Beneath this instruction is a block of data; output from it exactly the lines that run from the one containing "Write part 4" through the one containing "pale floor, soft", inclusive.

--- Start ---

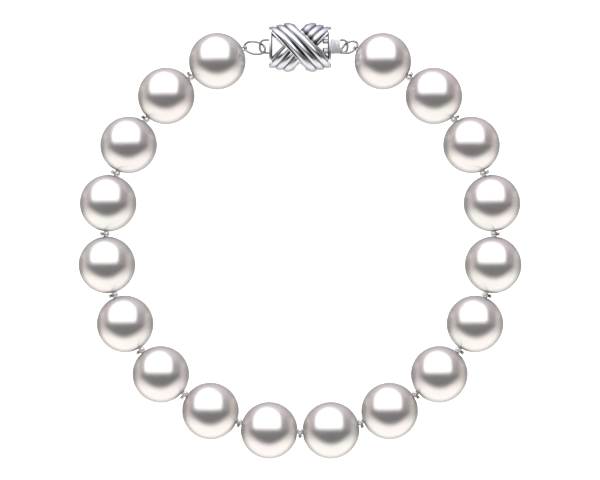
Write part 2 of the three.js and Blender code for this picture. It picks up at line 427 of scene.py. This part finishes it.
def castWhiteGold():
    # bright middles and satin ends, with painted light: a painted highlight over half of each strand in
    # the middle and along the bands' edges; painted shade in dark lines on the strands, in the grooves,
    # along the end walls' inner tops and slightly towards -Y; and a painted shadow on the under band
    # beside the over band
    material, shader = newMaterial("castWhiteGold")
    cloud, _, normal = goldNoise(shader)
    x, y, z = placeFrom(shader, claspCentre)
    look, half = strandLook, band["half"]
    angle = math.radians(band["angle"])
    over = x * math.sin(angle) + y * math.cos(angle)
    under = y * math.cos(angle) - x * math.sin(angle)
    offOver = shader.step(abs(over), half, half + look["offBand"])
    offBoth = offOver * shader.step(abs(under), half, half + look["offBand"])
    across = over + (under - over) * offOver
    middle = 1.0 - shader.step(abs(y), *look["middle"])
    strand = (across / band["pitch"] + 0.5).maths("FRACT")
    # painted shade: a near-black line along one side of each strand in the middle, and fainter dark
    # lines in the grooves between the strands
    strandShade = 1.0 - shader.step(strand, *look["strandShade"])
    grooveShade = shader.step(abs(strand * 2.0 - 1.0), *look["grooveShade"]) * look["grooveShadeDepth"]
    line = strandShade * middle + grooveShade * (1.0 - middle * look["grooveShadeInMiddle"])
    shine = shader.between(strand, look["shineFrom"], look["shineTo"]) * middle
    # painted highlight: the brighter colour over one half of each strand in the middle
    tone = shader.step(strand, *look["tone"]) * middle
    shadow = offOver * shader.step(over, *look["shadowFrom"]) * (
        1.0 - stepBeyond(shader, over, half, look["shadowTo"]))
    # painted shade: the base colour runs slightly darker towards -Y
    tint = shader.blend(shader.step(y, *look["ends"]), gold["low"], gold["high"])
    tint = shader.blend(tone, tint, gold["bright"])
    tint = shader.blend(line.maths("MINIMUM", 1.0), tint, gold["line"])
    # painted highlight: the bright colour along the bands' edge ridges
    rim = stepBeyond(shader, abs(across), band["pitch"] * 1.5, look["rim"])
    tint = shader.blend(rim, tint, gold["bright"])
    tint = shader.blend(shadow * look["shadowDepth"], tint, gold["line"])
    tint = shader.blend(offBoth, tint, gold["bright"])
    # painted shade: a near-black line along the top of each end wall's inner edge
    inner = case["wallX"] - case["wall"]
    onWall = shader.step(abs(x), inner - look["wallInside"], inner) * offBoth
    wallShadeLine = onWall * shader.step(z, *look["wallTop"]) * (
        1.0 - stepBeyond(shader, abs(x), inner, look["wallShadeLine"]))
    tint = shader.blend(wallShadeLine, tint, gold["line"])
    # painted shade: the fixed loop takes the darker wire colour
    onLoop = stepBeyond(shader, abs(x), case["wallX"], look["wallOutside"])
    tint = shader.blend(onLoop, tint, gold["wire"])
    polish = shine * (1.0 - onWall)
    surface(
        shader, Base_Color=tint, Metallic=1.0,
        Roughness=shader.vary(cloud, gold["satin"], gold["cloudSpread"])
        + polish * (gold["polish"] - gold["satin"]),
        Normal=normal)
    return material


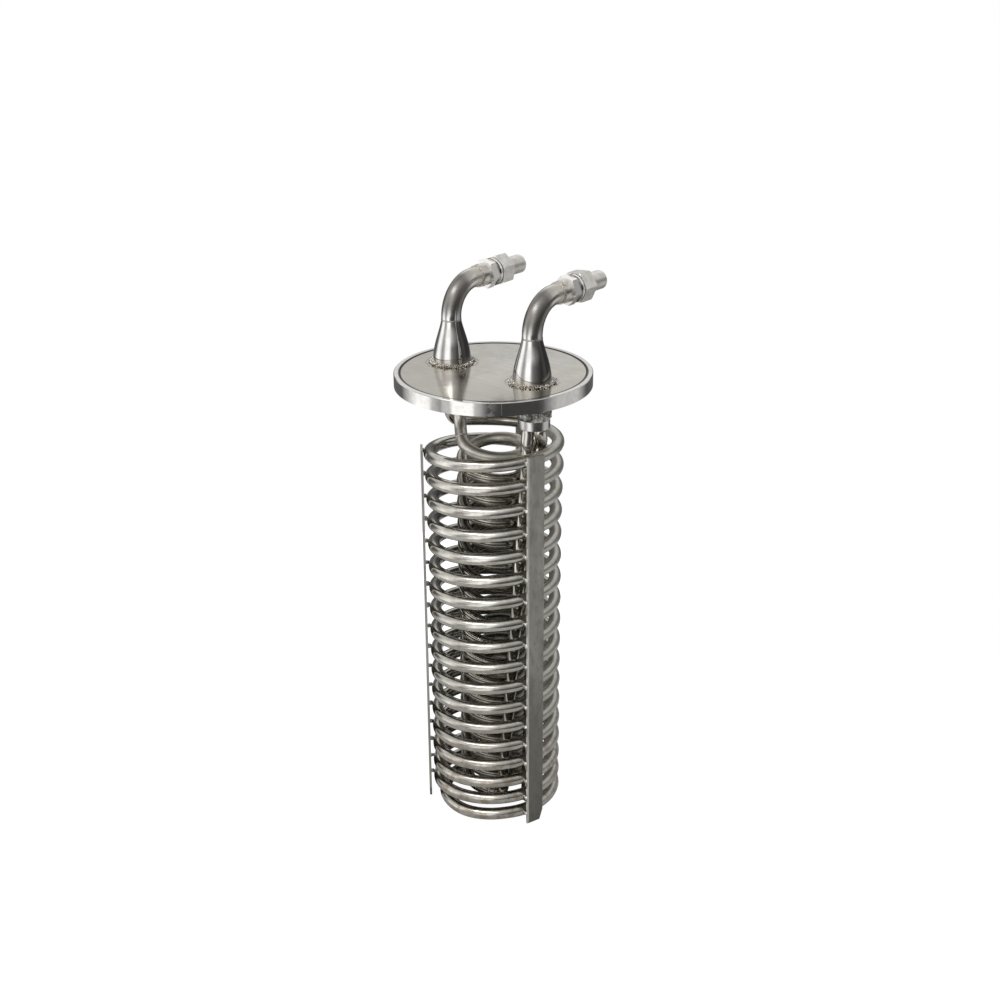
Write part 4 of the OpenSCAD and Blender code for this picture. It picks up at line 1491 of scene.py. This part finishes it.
@dataclass
class Studio:
    """Camera, pale floor, soft lamps and a room that is bright on one side."""

    place: Triple = (1162.9, -1371.2, 600.9)
    focal: float = 54.153
    sensor: float = 36.0
    clip: tuple[float, float] = (0.05, 100.0)
    pitch: float = 0.4001
    yaw: float = 0.0041
    roll: float = -0.0059
    port_turn: float = -40.3
    floor_z: float = -601.78
    floor_r: float = 0.9
    floor_rings: Triple = (0.1, 0.25, 0.5)
    floor_tone: Colour = (0.50, 0.50, 0.49)
    floor_sides: int = 96
    floor_rough: float = 0.9
    floor_glow: float = 0.78
    floor_white: float = 1.25
    lamp_aim: Triple = (0.0, 0.0, -0.2)
    room_level: float = 1.4
    walls: Stops = (
        (-180.0, 0.10), (-140.0, 0.10), (-118.0, 0.10), (-106.0, 0.70), (-90.0, 1.0), (-76.0, 0.75),
        (-64.0, 0.28), (-50.0, 0.40), (-38.0, 0.95), (-20.0, 1.0), (-12.0, 0.80), (-4.0, 0.26),
        (8.0, 0.12), (32.0, 0.06), (62.0, 0.05), (84.0, 0.10), (102.0, 0.05), (140.0, 0.05),
        (180.0, 0.10),
    )
    ground: Stops = (
        (-180.0, 0.10), (-130.0, 0.10), (-110.0, 0.60), (-98.0, 1.0), (-80.0, 0.95), (-74.0, 0.48),
        (-63.0, 0.29), (-60.0, 0.48), (-51.0, 0.52), (-47.0, 1.0), (-24.0, 1.0), (-21.0, 0.52),
        (-14.0, 0.34), (-7.0, 0.08), (10.0, 0.045), (52.0, 0.05), (58.0, 0.08), (65.0, 0.22),
        (78.0, 0.46), (112.0, 0.48), (124.0, 0.24), (134.0, 0.08), (180.0, 0.10),
    )
    upper: Stops = (
        (-180.0, 0.72), (-150.0, 0.62), (-110.0, 0.60), (-80.0, 0.90), (-60.0, 0.60),
        (-38.0, 0.80), (-14.0, 0.90), (4.0, 0.50), (24.0, 0.25), (60.0, 0.20), (84.0, 0.42),
        (102.0, 0.55), (126.0, 0.42), (154.0, 0.60), (180.0, 0.72),
    )
    ceiling: Stops = (
        (-180.0, 0.40), (-120.0, 0.40), (-60.0, 0.60), (0.0, 0.60), (60.0, 0.42), (120.0, 0.40),
        (180.0, 0.40),
    )
    pane: tuple[float, float, float, float, float] = (-45.0, 56.0, 0.56, 0.14, 7.0)
    lamps: tuple[tuple[str, Triple, tuple[float, float], float], ...] = (
        ("key", (-0.35, -0.75, 1.75), (1.5, 0.6), 8.0),
        ("side", (-1.7, -0.3, 0.9), (0.5, 1.2), 3.5),
        ("back", (0.4, 1.2, 1.7), (1.4, 0.8), 3.5),
    )

    def turned(self, v: Array | Triple) -> Array:
        """A direction or place given as seen from the front, turned into the CAD's frame."""
        c, s = math.cos(math.radians(self.port_turn)), math.sin(math.radians(self.port_turn))
        return np.array([[c, s, 0.0], [-s, c, 0.0], [0.0, 0.0, 1.0]]) @ v

    def heading(self) -> tuple[Array, Array, Array]:
        """The camera's right, up and forward directions in the CAD's frame."""
        cp, sp = math.cos(self.yaw), math.sin(self.yaw)
        cd, sd = math.cos(self.pitch), math.sin(self.pitch)
        forward = np.array([sp * cd, cp * cd, -sd])
        right = np.array([cp, -sp, 0.0])
        up = np.cross(right, forward)
        cr, sr = math.cos(self.roll), math.sin(self.roll)
        return self.turned(cr * right + sr * up), self.turned(cr * up - sr * right), self.turned(forward)

    def camera(self) -> None:
        """Makes the camera and sets it as the scene's own."""
        right, up, forward = self.heading()
        data = bpy.data.cameras.new("camera")
        data.lens, data.sensor_width = self.focal, self.sensor
        data.clip_start, data.clip_end = self.clip
        cam = bpy.data.objects.new("camera", data)
        turn = Matrix(np.stack([right, up, -forward], 1).tolist()).to_4x4()
        turn.translation = [v * MM for v in self.place]
        cam.matrix_world = turn
        bpy.context.scene.collection.objects.link(cam)
        bpy.context.scene.camera = cam

    def floor(self) -> None:
        """A pale disc at the feet, seen as white but for the shadow."""
        sides, middle = self.floor_sides, Z_AXIS * self.floor_z * MM
        r = np.array([*self.floor_rings, self.floor_r])[:, None, None]
        points = (r * circle(sides, X_AXIS, Y_AXIS) + middle).reshape(-1, 3)
        quads = grid_quads(len(r), sides, False, True)[:, ::-1]
        tris = fan(len(points), 0, sides)
        mesh = bpy.data.meshes.new("floor")
        mesh.from_pydata([*points.tolist(), middle.tolist()], [], quads.tolist() + tris.tolist())
        obj = bpy.data.objects.new("floor", mesh)
        bpy.context.scene.collection.objects.link(obj)
        g = Graph("floor")
        g.shader.inputs["Base Color"].default_value = (*self.floor_tone, 1.0)
        g.shader.inputs["Roughness"].default_value = self.floor_rough
        fade = (g.from_axis(0.0, 0.0) * MM).step(0.45 * self.floor_r, 0.95 * self.floor_r)
        glow = {"Color": (1.0, 1.0, 1.0), "Strength": self.floor_white}
        white = g.node("ShaderNodeEmission", None, glow)
        seen = g.ray("Is Camera Ray") * (self.floor_glow + (1.0 - self.floor_glow) * fade)
        both = g.node("ShaderNodeMixShader", None, {0: seen, 1: g.shader.outputs[0], 2: white})
        g.feed(g.tree.nodes["Material Output"].inputs["Surface"], both)
        mesh.materials.append(g.material)

    def lamp(self, name: str, at: Triple, size: tuple[float, float], power: float) -> None:
        """A soft rectangular lamp that faces the object's middle.

        Args:
            name: the lamp's name.
            at: its place right of, behind and above the object as the camera sees it, in metres.
            size: its width and height, in metres.
            power: its power in watts.
        """
        data = bpy.data.lights.new(name, "AREA")
        data.shape, data.size, data.size_y, data.energy = "RECTANGLE", size[0], size[1], power
        obj = bpy.data.objects.new(name, data)
        spot = self.turned(at)
        away = Vector((spot - self.lamp_aim).tolist())
        turn = away.to_track_quat("Z", "Y").to_matrix().to_4x4()
        obj.matrix_world = Matrix.Translation(spot.tolist()) @ turn
        obj.visible_glossy = False
        bpy.context.scene.collection.objects.link(obj)

    def world(self) -> None:
        """A room by direction: bright on the left, dark on the right, white where seen.

        The bearing is 0 towards the camera and grows to the right. One ramp over it
        gives the walls, one the floor beyond the disc, one the walls' upper part and one
        the ceiling, and they are mixed by the sine of the elevation. A soft bright pane
        overhead lights the tubes' upper sides: its brightness falls off smoothly with the
        sines of the angles from its middle, sideways and upward.
        """
        world = bpy.data.worlds.new("surround")
        bpy.context.scene.world = world
        world.use_nodes = True
        t = Tree(world.node_tree)
        x, y, z = t.split(t.node("ShaderNodeTexCoord", None, None, "Generated"))
        _, _, forward = self.heading()
        flat = unit(forward * LEVEL)
        ahead = x * float(flat[0]) + y * float(flat[1])
        right = x * float(flat[1]) - y * float(flat[0])
        bearing = right.fn("ARCTAN2", -ahead) / TAU + 0.5

        def ring(stops: Stops) -> Val:
            """A grey ramp over bearings in degrees."""
            return t.ramp(bearing, [(a / 360.0 + 0.5, (v, v, v)) for a, v in stops])

        low = t.mix(z.step(-0.26, -0.08), ring(self.ground), ring(self.walls))
        low = t.mix(z.step(0.16, 0.36), low, ring(self.upper))
        lit = t.mix(z.step(0.5, 0.8), low, ring(self.ceiling))
        side, lift, wide, high, level = self.pane
        b, e = math.radians(side), math.radians(lift)
        off = right * math.cos(b) + ahead * math.sin(b)
        climb = z * math.cos(e) + (ahead * math.cos(b) - right * math.sin(b)) * math.sin(e)
        lit = t.mix(off.bump(0.0, wide) * climb.bump(0.0, high) * z.step(0.0, 0.3), lit, (level,) * 3)
        seen = t.ray("Is Camera Ray").fn("MAXIMUM", t.ray("Is Transmission Ray"))
        room = t.node("ShaderNodeBackground", None, {"Color": lit, "Strength": self.room_level})
        white = t.node("ShaderNodeBackground", None, {"Color": (1.0, 1.0, 1.0), "Strength": 1.0})
        both = t.node("ShaderNodeMixShader", None, {0: seen, 1: room, 2: white})
        t.feed(t.tree.nodes["World Output"].inputs["Surface"], both)

    def build(self) -> None:
        """Sets the stage."""
        scene = bpy.context.scene
        scene.view_settings.view_transform = "Standard"
        self.camera()
        self.floor()
        for lamp in self.lamps:
            self.lamp(*lamp)
        self.world()
        LOG.info("studio ready")


def main() -> None:
    """Sets the stage and builds every sub-assembly in order."""
    logging.basicConfig(level=logging.INFO, format="%(name)s %(message)s")
    Studio().build()
    Lid().build()
    for side in Side:
        Gooseneck(side).build()
        PipeUnion(side).build()
        Header(side).build()
    route = Route()
    Coils(route).build()
    Cage(route).build()


if __name__ == "__main__":
    main()
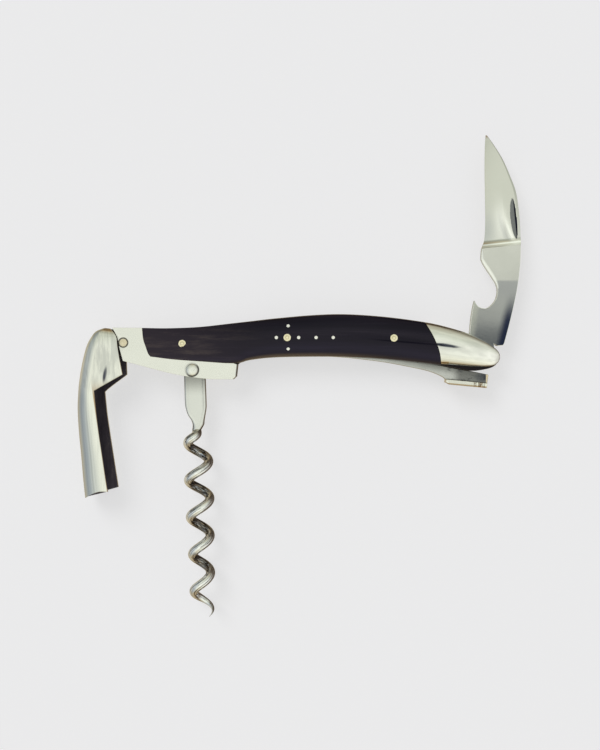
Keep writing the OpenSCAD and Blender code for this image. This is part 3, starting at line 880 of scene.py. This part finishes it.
def nick_depth(x, z):
    """Depth of the thumbnail groove: a lens with a steep wall towards the spine."""
    cx, cz, half_l, left, right, deep = NICK
    along = (z - cz) / half_l
    if abs(along) >= 1:
        return 0.0
    off = x - cx + NICK_LEAN * (z - cz)
    across = off / ((left if off < 0 else right) * math.sqrt(1 - along * along))
    if across < -1 or across > 1:
        return 0.0
    ramp = (across + 1) / 1.75 if across < 0.75 else (1 - across) / 0.25
    return deep * math.sqrt(1 - along * along) * max(0.0, min(1.0, ramp))


# Height of the step below the ground part, and depth of its hollow
COVE = 2.6
HOLLOW = 0.42


def hollow_border(above):
    """How far across the ground part its hollow reaches, at a height above the shoulder."""
    return 0.97 - 0.42 * min(1, above / 9.5) ** 0.55


def ground_shine(k, above):
    """The painted highlight along the hollow and its step, above 1 where the shading normal is also
    turned flat; the painted dull reflection; and the painted shade under the step."""
    fade = math.exp(-(above / 10.5) ** 4)
    off = k - hollow_border(above)
    line = math.exp(-(off / 0.07) ** 2) * fade * ease(above / 1.2)
    cove = math.exp(-((above - 1.05) / 0.5) ** 2)
    glow = 0.7 * math.exp(-((k - 0.48) / 0.22) ** 2 - ((above - 8.0) / 5.5) ** 2) * (off < 0)
    dull = 0.65 * math.exp(-(k / 0.30) ** 2) * math.exp(-((above - 5) / 6.0) ** 2)
    beside = 0.40 * math.exp(-((off + 0.15) / 0.07) ** 2) * fade * (above > 2.5)
    floor = 0.45 * math.exp(-((above - 2.25) / 0.4) ** 2) * (off < -0.05)
    step = (1 - ease(above / 0.35)) * ease((0.75 - k) / 0.3)
    return (max(line, 1.9 * cove, glow), max(dull, beside, floor), 0.9 * step)


def ground_depth(k, above, half):
    """Half thickness of the ground part at k across it (0 at the edge) and above the shoulder."""
    y = EDGE_HALF_T + (half - EDGE_HALF_T) * k ** 0.9
    border = hollow_border(above)
    fade = math.exp(-(above / 8.5) ** 2)
    y -= HOLLOW * (y / half) * fade * ease((border - k) / 0.16) * (1 - 0.3 * k)
    if k > 0.93:
        y -= 0.30 * half * (k - 0.93) / 0.07
    return y + (TANG_HALF_T * 0.97 - y) * ease(1 - above / COVE)


def tang_mesh():
    """The tang with a shallow chamfer, broad only along the upper edge of the cap notch, and marks
    that blade_tone() reads as a painted highlight and painted dull reflection on its chamfer."""
    outline = blade_outline()
    n = len(outline)
    middle = outline[:, 0].mean()
    ahead = np.roll(outline, -1, axis=0) - np.roll(outline, 1, axis=0)
    inward = np.stack([ahead[:, 1], -ahead[:, 0]], axis=1)
    inward /= norm(inward, axis=1)[:, None]
    # The chamfer's width, least at the spike
    wide = np.minimum(0.16, 0.01 + 0.2 * norm(outline - SPIKE, axis=1))
    for i, (x, z) in enumerate(outline):
        if x < middle + 2 and z > 14.5:
            wide[i] += 0.85 * math.sin(math.pi * min(1, max(0, (z - 14.5) / 12.8))) ** 0.8
    inset = outline + inward * wide[:, None]
    drop = TANG_HALF_T - 0.02 - 0.30 * wide
    verts = [(x, -TANG_HALF_T, z) for x, z in inset]
    for side in (-1, 1):
        verts += [(x, side * y, z) for (x, z), y in zip(outline, drop)]
    verts += [(x, TANG_HALF_T, z) for x, z in inset]
    faces = grid_faces(4, n, closed=True) + end_caps(4 * n, n)
    return verts, faces, [(0, 0, 0)] * n + [(1.7, 0.28, 0)] * 2 * n + [(0, 0, 0)] * n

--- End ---

Task response:
Write part 4 of the OpenSCAD and Blender code for this picture. It picks up at line 1491 of scene.py. This part finishes it.
@dataclass
class Studio:
    """Camera, pale floor, soft lamps and a room that is bright on one side."""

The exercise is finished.